Photo by Lucas Vasques on Unsplash


I won’t dwell here on the scatological details that sent me in an ambulance to the Presbyterian Hospital except to say that the drive was preceded by a loss of blood, a lot of blood, and a couple of episodes of abject misery in which I didn’t only think I was dying, I wanted to.

While hospitalized, a CT scan found a benign growth in my colon and a malignant one in my lung.

“It’s in the upper part of your right lung,” the doctor said. “Because of its location and your COPD, the mass is inoperable.”

This is my punishment for years of a tw0-pack-a-day habit.

That meant chemo and radiation treatments.

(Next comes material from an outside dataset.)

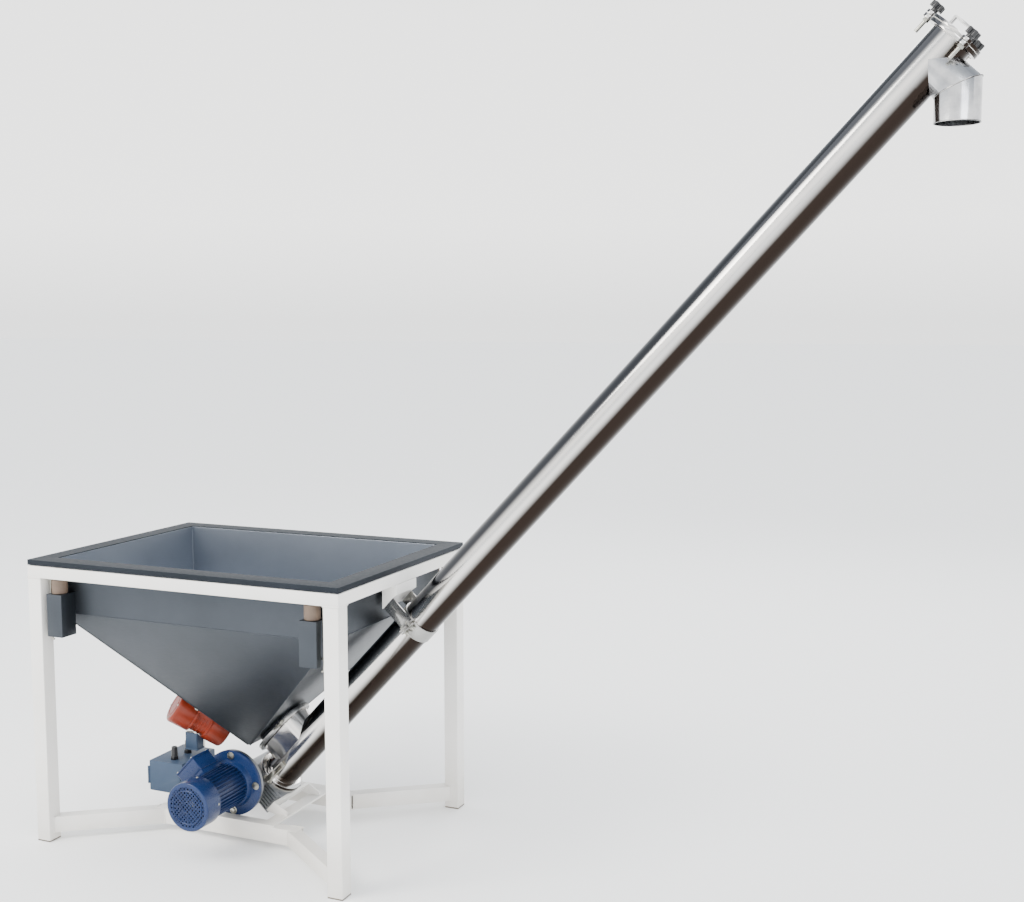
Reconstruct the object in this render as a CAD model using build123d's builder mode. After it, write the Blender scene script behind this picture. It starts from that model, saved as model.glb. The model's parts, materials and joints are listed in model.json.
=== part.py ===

I surprised myself with the lack of anxiety I felt on hearing the news. I had thought that getting a cancer diagnosis was a death warrant. Though a blood transfusion or two and some hospital-strength drugs had reduced the misery to a shadow of itself, I remained yet alert to the meaning of the doctor’s words. Instead of foreseeing the gloom of financial issues, side effects, the commitment of large blocks of time, I saw myself writing about the experience. For some time, my blog had seen an occasional post about whatever interested me at the moment, but it carried no consistency and no theme. Every post was a writing experiment, and every post followed a long period of staring at the blank page. I occasionally submitted work to online content mills and literary magazines, but the blog remained a place for sporadic and too-often unrelated material.

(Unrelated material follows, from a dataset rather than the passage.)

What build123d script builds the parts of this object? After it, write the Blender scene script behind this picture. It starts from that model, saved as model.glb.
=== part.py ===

Now, I thought, it has a purpose. Finally.

Now I can write here with a theme, a plan, and a service to those 1,700,000 who might follow me to the radiation and chemo labs over the next twelve months.

A visit to an oncologist laid out the early stages of a plan. First, an intravenous dose of iron to beat back the anemia that resulted from blood loss and from cancer, then, a class to educate me on the procedures I will undergo, and finally, the radiologist. There will be more, so much more, but that is the plan at this moment.